**Job**
Report all lines from the entries below in which "joints" appears.

==*==

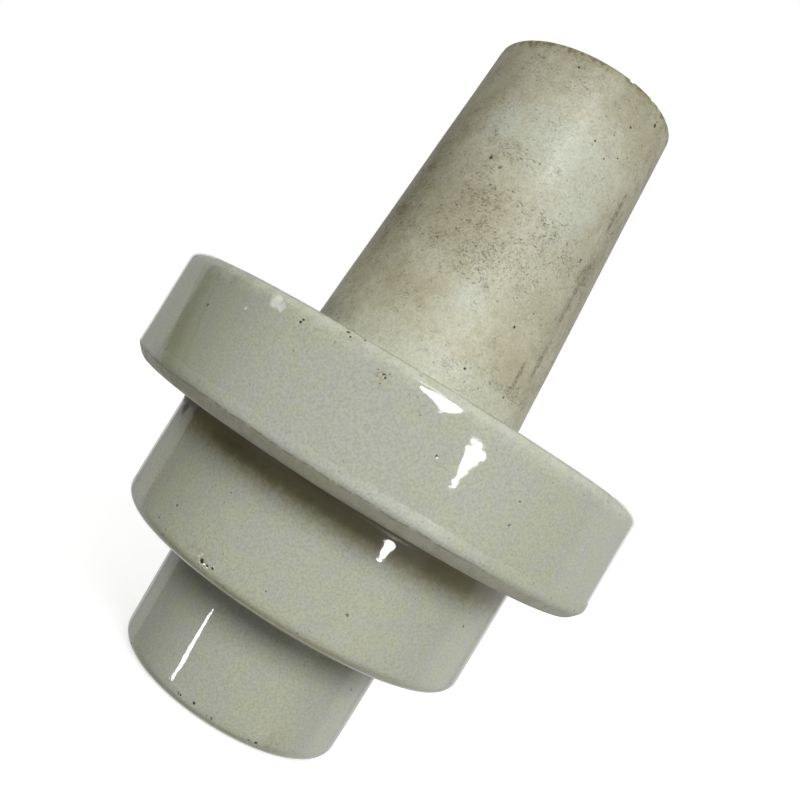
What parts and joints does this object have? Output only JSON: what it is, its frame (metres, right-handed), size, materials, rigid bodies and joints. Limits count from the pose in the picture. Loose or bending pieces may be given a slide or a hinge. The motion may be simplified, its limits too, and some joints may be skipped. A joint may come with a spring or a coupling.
{
  "type": "fence insulator",
  "caption": "Stepped glazed porcelain stand-off insulator for an electric fence, with a tapered bare stem and a cemented threaded steel bush in each end.",
  "frame": {"origin": "centre of the nose's end face, which is the face that the insulator stands on", "axes": "+Z along the body's axis, from the nose through the flange to the end of the stem"},
  "size_m": [0.1, 0.1, 0.1378],
  "materials": {
    "porcelain": "glossy grey-white glaze on the tiers, bare matt stem",
    "plated_steel": "dull zinc plating",
    "cement": "matt, sandy",
    "cork": "pressed cork, matt",
    "sealing_compound": "satin black compound"
  },
  "bodies": {
    "root": {"porcelain_body": "porcelain", "wire_bush": "plated_steel", "wire_cement": "cement", "wire_cushion": "cork", "wire_seal": "sealing_compound", "post_bush": "plated_steel", "post_cement": "cement", "post_cushion": "cork", "post_seal": "sealing_compound"}
  },
  "joints": []
}
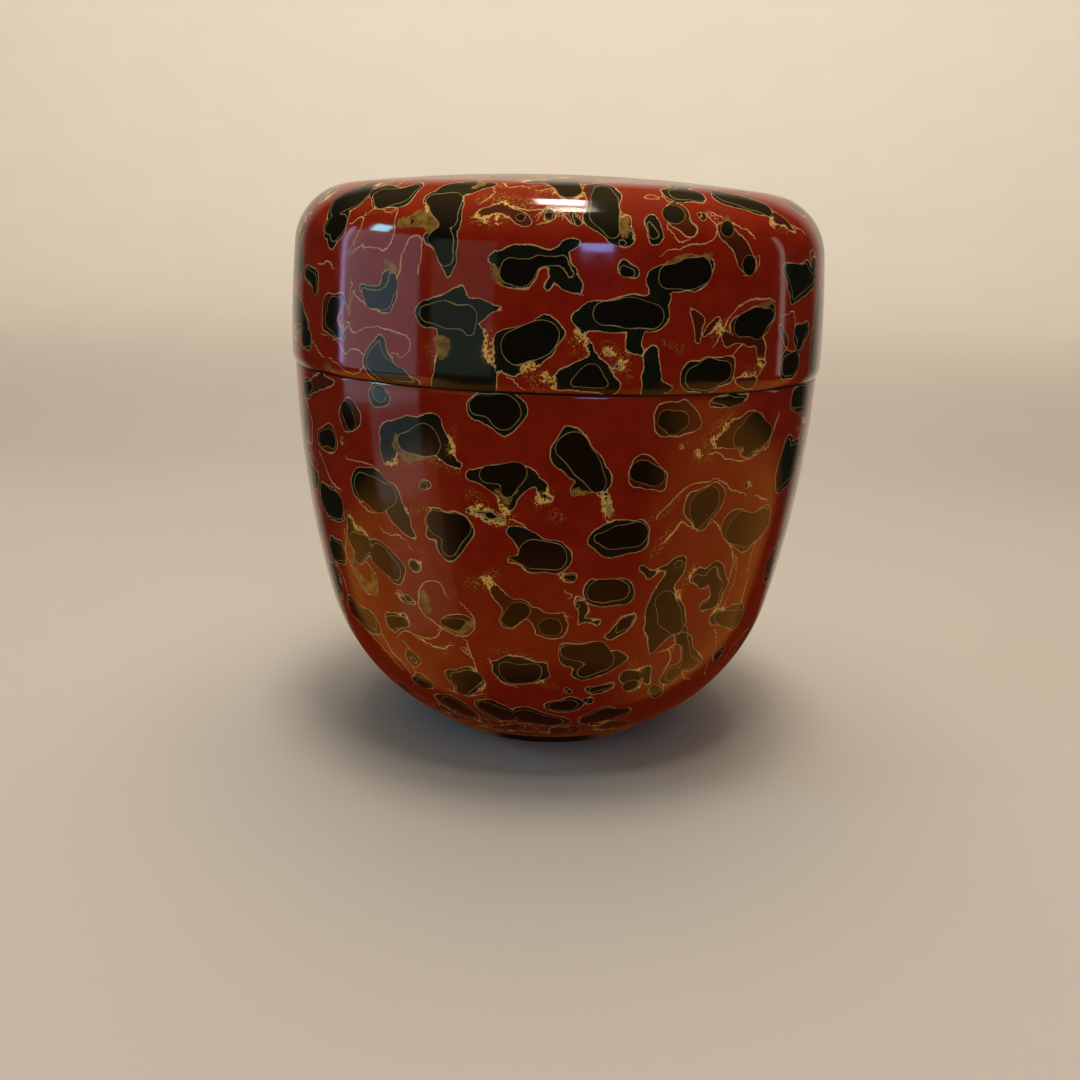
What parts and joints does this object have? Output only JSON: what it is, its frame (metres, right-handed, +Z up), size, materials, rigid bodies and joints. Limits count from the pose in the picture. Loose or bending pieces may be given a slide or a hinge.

==*==

**Result of the exercise**
What parts and joints does this object have? Output only JSON: what it is, its frame (metres, right-handed), size, materials, rigid bodies and joints. Limits count from the pose in the picture. Loose or bending pieces may be given a slide or a hinge. The motion may be simplified, its limits too, and some joints may be skipped. A joint may come with a spring or a coupling.
  "joints": []
What parts and joints does this object have? Output only JSON: what it is, its frame (metres, right-handed, +Z up), size, materials, rigid bodies and joints. Limits count from the pose in the picture. Loose or bending pieces may be given a slide or a hinge.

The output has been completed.